3D code data

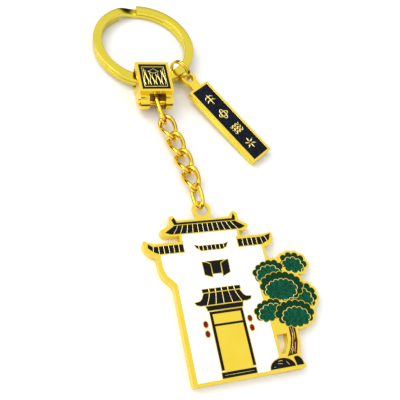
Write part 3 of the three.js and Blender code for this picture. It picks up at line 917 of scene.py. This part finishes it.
@dataclass
class Pendant:
    """The enamelled pendant: its gold casting, its enamel fields, and the fine gold lines that cross them."""

    top: float = 2.5
    enamel_top: float = 2.42
    line_half: float = 0.1
    edge_rounding: float = 0.06
    heart_depth: float = 0.1
    heart_rise: float = 0.02
    vein_half: float = 0.12
    vein_sunk: float = 0.04
    black: tuple[str, ...] = (
        "roof_ridge",
        "top_roof",
        "left_eave",
        "right_eave",
        "middle_eave",
        "left_shutter",
        "right_shutter",
        "window_pane",
        "gate_roof_cap",
        "gate_roof",
        "gate_lintel",
        "door_frame",
        "door_sill",
        "large_rock",
        "small_rock",
    )
    lanterns: tuple[str, ...] = ("left_lower", "left_upper", "right_lower", "right_upper")
    clumps: list[Clump] = field(
        default_factory=lambda: [
            Clump("lower_right", (11.4, 13.2), (3.4, 2.3), -3.0),
            Clump("lower_left", (4.6, 15.3), (3.0, 1.85), 12.0),
            Clump("middle", (9.3, 21.3), (4.1, 2.35), 4.0),
            Clump("right", (13.6, 18.2), (3.6, 2.7), -12.0),
            Clump("upper_left", (6.7, 26.0), (2.9, 1.9), 12.0),
            Clump("top", (14.6, 27.6), (2.5, 1.95), -8.0),
        ]
    )

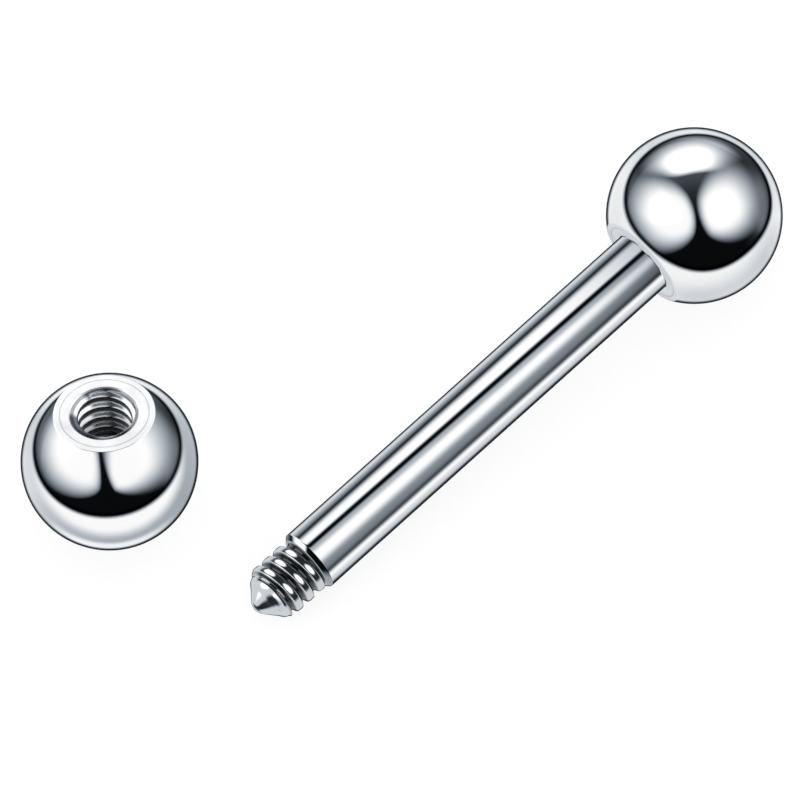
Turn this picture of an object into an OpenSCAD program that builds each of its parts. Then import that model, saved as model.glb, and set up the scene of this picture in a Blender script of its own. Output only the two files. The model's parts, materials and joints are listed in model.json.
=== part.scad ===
// Tongue barbell, laid down with its screw ball taken off. All sizes are in millimetres.
// The floor is Z = 0, X runs along the bar and the origin is under the middle of the two balls.

/* [Balls] */
// Diameter of each ball
ball_d = 5; // [4.6:0.1:6]
// Diameter of the flat that is turned on each ball
flat_d = 2.87; // [2.6:0.01:3.2]

/* [Bar] */
// Diameter of the shaft
shaft_d = 1.9; // [1.8:0.05:2]
// Length of shaft between the fixed ball's flat and the shoulder
shaft_length = 13.15; // [10:0.05:16]
// Width of the bevel round the shoulder
shoulder_bevel = 0.06; // [0.02:0.01:0.1]
// Diameter of the plain post that goes into the fixed ball
post_d = 1.5; // [1.2:0.05:1.6]
// Length of that post
post_length = 2.5; // [1.5:0.1:3]
// Clearance round the post and in front of it
seat_gap = 0.02; // [0.01:0.01:0.05]

/* [Thread] */
// Distance from one crest to the next
pitch = 0.42; // [0.4:0.01:0.46]
// Diameter over the bar's crests
crest_d = 1.73; // [1.71:0.01:1.75]
// Diameter at the bar's roots
root_d = 1.42; // [1.38:0.01:1.44]
// Distance from the shoulder to the crest line on the top of the bar
first_crest = 0.29; // [0.25:0.01:0.35]
// Distance from the shoulder to where the crests start to slope to the point
point_start = 1.26; // [1.22:0.01:1.3]
// Distance from the shoulder to the tip
thread_length = 2; // [1.95:0.05:2.1]

/* [Threaded bore] */
// Diameter of the bore inside the thread crests
bore_d = 1.5; // [1.48:0.01:1.54]
// Diameter at the bottom of the thread groove
groove_d = 1.78; // [1.76:0.01:1.84]
// Diameter of the countersunk mouth
mouth_d = 2; // [1.94:0.02:2.1]
// Depth of the cylindrical bore, from the flat
bore_depth = 3; // [2.8:0.1:3.2]
// Depth of the last full thread, from the flat
threaded_depth = 2.2; // [2:0.1:2.3]
// Distance from the flat to the groove line on the bore's first side
first_groove = 0.02; // [0:0.01:0.42]

/* [Lay] */
// How far the loose ball lies from the fixed one, along the bar
loose_along = 17.46; // [16:0.01:22]
// How far the loose ball lies from the fixed one, across the bar
loose_aside = 5.55; // [5.5:0.05:9]
// Angle of the loose ball's bore to the vertical
loose_lean = 12; // [0:1:20]
// Direction in which the bore leans, from the X axis
loose_heading = 64; // [0:1:359]

/* [Hidden] */
$fn = 96;

ball_r = ball_d / 2;
shaft_r = shaft_d / 2;
post_r = post_d / 2;
crest_r = crest_d / 2;
root_r = root_d / 2;
bore_r = bore_d / 2;
groove_r = groove_d / 2;
mouth_r = mouth_d / 2;

// Distance from a ball's centre to its flat, and to the shoulder
flat_at = sqrt(ball_r * ball_r - flat_d * flat_d / 4);
shoulder_at = flat_at + shaft_length;

// The shaft narrows to the post in a cone at 45 degrees that seats in the fixed ball
seat_depth = shaft_r - post_r;

// The blunt point is a cone that cuts the last thread away and runs into a spherical nose
point_slope = 0.95;
nose_length = 0.14;
function point_r(along) = crest_r - point_slope * (along - point_start);
point_base = point_start + (crest_r - root_r) / point_slope;
nose_start_r = point_r(thread_length - nose_length);
nose_r = (nose_start_r * nose_start_r + nose_length * nose_length) / (2 * nose_length);
nose_steps = 8;

// Helix: degrees turned per step, where the ridge rises from the relief and where it is all under the cone
step = 12;
ridge_start = -150;
ridge_rise = 48;
ridge_end = (point_base + 0.1 - first_crest) / pitch * 360;
sunk = 0.03;
under_cone = 0.01;

// The drill leaves a cone at the bottom of the bore, and the countersink is cut at about 45 degrees
drill_cone = 0.4;
sink_depth = mouth_r - bore_r + 0.04;
cut_over = 0.5;

// Thread form, from the crest line out: [distance along the axis, share of the ridge's height]
ridge_form = [[0, 1], [0.12, 0.87], [0.24, 0.545]];
ridge_foot = 0.476;
groove_form = [[0.06, 1], [0.167, 0.63], [0.283, 0.13]];
groove_foot = 0.35;

// The bar rests on its fixed ball and on the shoulder or the last full crest, whichever touches first
last_crest = first_crest + 1.5 * pitch;
function lean_on(along, radius) = asin(ball_r / norm([along, radius])) - atan(radius / along);
bar_slope = min(
    lean_on(shoulder_at - shoulder_bevel, shaft_r),
    lean_on(shoulder_at + last_crest, crest_r)
);

// One half of a form mirrored on the crest line, as [along, radius] pairs in order round the section
function section(form, foot, foot_r, base_r, top_r) = concat(
    [[-foot * pitch, foot_r]],
    [for (i = [len(form) - 1:-1:0]) [-form[i][0] * pitch, base_r + form[i][1] * (top_r - base_r)]],
    [for (p = form) if (p[0] > 0) [p[0] * pitch, base_r + p[1] * (top_r - base_r)]],
    [[foot * pitch, foot_r]]
);

// Puts a section at an angle of the helix, which climbs by one pitch in a turn
function helix_ring(section, angle, start) = [
    for (p = section)
        [p[1] * cos(angle), p[1] * sin(angle), start + pitch * angle / 360 + p[0]]
];

// A closed solid through rings that all have the same number of points
module through_rings(rings) {
    count = len(rings);
    sides = len(rings[0]);
    polyhedron(
        points = [for (ring = rings) each ring],
        faces = concat(
            [[for (i = [sides - 1:-1:0]) i]],
            [for (k = [0:count - 2], i = [0:sides - 1]) each [
                [k * sides + i, k * sides + (i + 1) % sides, (k + 1) * sides + i],
                [(k + 1) * sides + i, k * sides + (i + 1) % sides, (k + 1) * sides + (i + 1) % sides]
            ]],
            [[for (i = [0:sides - 1]) (count - 1) * sides + i]]
        ),
        convexity = 8
    );
}

// Share of the full height that the bar's ridge has at an angle of the helix
function ridge_height(angle) = max(0, min(1, (angle - ridge_start) / ridge_rise));

// Draws a ring in where it would stand out of the point's cone, its deeper points a little more
function cut_by_cone(ring) = [
    for (p = ring)
        let (
            r = norm([p[0], p[1]]),
            most = point_r(p[2]) - under_cone - 0.3 * (crest_r - r)
        )
        r > most ? [p[0] * most / r, p[1] * most / r, p[2]] : p
];

// The ridge of the bar's thread, measured from the shoulder, with its foot sunk in the core
module thread_ridge() {
    through_rings([
        for (angle = [ridge_start:step:ridge_end])
            let (top = root_r - sunk + ridge_height(angle) * (crest_r - root_r + sunk))
            cut_by_cone(helix_ring(
                section(ridge_form, ridge_foot, root_r - 2 * sunk, root_r - 1.5 * sunk, top),
                angle, first_crest))
    ]);
}

// The groove of the ball's thread, measured down from the flat, as the solid that cuts it
module thread_groove() {
    groove_end = (threaded_depth - first_groove) / pitch * 360;
    through_rings([
        for (angle = [-360:step:groove_end + ridge_rise])
            let (run_out = max(0, min(1, (groove_end + ridge_rise - angle) / ridge_rise)))
            helix_ring(section(groove_form, groove_foot, bore_r - sunk,
                bore_r - sunk / 2, bore_r - sunk / 2 + run_out * (groove_r - bore_r + sunk / 2)),
                angle, first_groove)
    ]);
}

// Half profile of the bar from its post to its tip, as [radius, distance from the fixed ball's centre]
bar_profile = concat(
    [
        [0, flat_at - post_length],
        [post_r, flat_at - post_length],
        [post_r, flat_at - seat_depth],
        [shaft_r, flat_at],
        [shaft_r, shoulder_at - shoulder_bevel],
        [shaft_r - shoulder_bevel, shoulder_at],
        [root_r, shoulder_at],
        [root_r, shoulder_at + point_base]
    ],
    [
        for (i = [0:nose_steps])
            let (a = asin(nose_start_r / nose_r) * (1 - i / nose_steps))
            [nose_r * sin(a), shoulder_at + thread_length - nose_r * (1 - cos(a))]
    ]
);

// Lays the barbell down: its axis, from the fixed ball to the tip, runs along -X and down to the floor
module lay_bar() {
    translate([loose_along / 2, -loose_aside / 2, ball_r])
        rotate([0, -90 - bar_slope, 0])
        children();
}

// Lays the loose ball down: its bore opens upward and leans
module lay_loose_ball() {
    translate([-loose_along / 2, loose_aside / 2, ball_r])
        rotate([0, 0, loose_heading])
        rotate([0, loose_lean, 0])
        children();
}

// A ball with its turned flat toward +Z
module flatted_ball() {
    difference() {
        sphere(r = ball_r);
        translate([0, 0, flat_at])
            cylinder(r = ball_r, h = ball_r);
    }
}

module bar() {
    color("silver")
        lay_bar()
        union() {
            rotate_extrude() polygon(bar_profile);
            translate([0, 0, shoulder_at]) thread_ridge();
        }
}

module fixed_ball() {
    color("gainsboro")
        lay_bar()
        difference() {
            flatted_ball();
            translate([0, 0, flat_at - post_length - seat_gap])
                cylinder(r = post_r + seat_gap, h = post_length + cut_over);
            translate([0, 0, flat_at - seat_depth])
                cylinder(
                    r1 = post_r + seat_gap,
                    r2 = shaft_r + seat_gap + cut_over,
                    h = seat_depth + cut_over
                );
        }
}

module loose_ball() {
    color("gainsboro")
        lay_loose_ball()
        difference() {
            flatted_ball();
            translate([0, 0, flat_at - bore_depth])
                cylinder(r = bore_r, h = bore_depth + cut_over);
            translate([0, 0, flat_at - bore_depth - drill_cone])
                cylinder(r1 = 0, r2 = bore_r, h = drill_cone);
            translate([0, 0, flat_at - sink_depth])
                cylinder(r1 = mouth_r - sink_depth, r2 = mouth_r + cut_over, h = sink_depth + cut_over);
            translate([0, 0, flat_at])
                rotate([180, 0, 0])
                thread_groove();
        }
}

bar();
fixed_ball();
loose_ball();
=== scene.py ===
# A polished steel tongue barbell, lying on a pale floor with its screw ball taken off.
# The bar and the two balls are lathe-turned shapes: each is built as rows of points round its own axis.

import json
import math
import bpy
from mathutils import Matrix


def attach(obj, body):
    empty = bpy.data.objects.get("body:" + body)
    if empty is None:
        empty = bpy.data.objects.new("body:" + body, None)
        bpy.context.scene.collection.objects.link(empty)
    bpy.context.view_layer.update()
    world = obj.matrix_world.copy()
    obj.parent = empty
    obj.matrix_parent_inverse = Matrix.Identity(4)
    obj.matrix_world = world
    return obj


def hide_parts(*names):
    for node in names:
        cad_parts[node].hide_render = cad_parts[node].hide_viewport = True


bl_info = {
    "name": "Tongue Barbell",
    "version": (1, 0, 0),
    "blender": (4, 5, 0),
    "location": "View3D > Sidebar > Barbell",
    "description": "Builds a tongue barbell with a threaded bar, a fixed ball and a screw ball",
    "category": "Add Mesh",
}

from collections import namedtuple

import bpy
import numpy as np
from bpy.props import FloatProperty, FloatVectorProperty, PointerProperty
from mathutils import Matrix, Vector

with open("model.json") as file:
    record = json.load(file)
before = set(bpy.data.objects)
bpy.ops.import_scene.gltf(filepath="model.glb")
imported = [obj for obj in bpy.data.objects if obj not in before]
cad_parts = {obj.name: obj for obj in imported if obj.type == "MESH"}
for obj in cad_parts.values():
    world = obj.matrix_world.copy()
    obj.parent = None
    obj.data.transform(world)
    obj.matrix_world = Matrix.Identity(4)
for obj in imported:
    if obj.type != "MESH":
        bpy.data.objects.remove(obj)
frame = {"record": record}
mounts = {mount["name"]: mount for mount in frame["record"]["mounts"]}

MM = 0.001

# Points in each ring of a turned piece, and the angle of each of them
COLUMNS = 240
TURN = 2 * math.pi * np.arange(COLUMNS) / COLUMNS

# The camera looks down at the object from here. These ways are to the right and up in its view
TOWARD_CAMERA = Vector((-0.3447, -0.3623, 0.866)).normalized()
VIEW_RIGHT = Vector((0.7245, -0.6893, 0.0)).normalized()
VIEW_UP = TOWARD_CAMERA.cross(VIEW_RIGHT)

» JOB
From the records above, how many lines include the word "each"? Only the number is wanted.

» RESPONSE TO THIS EXERCISE
7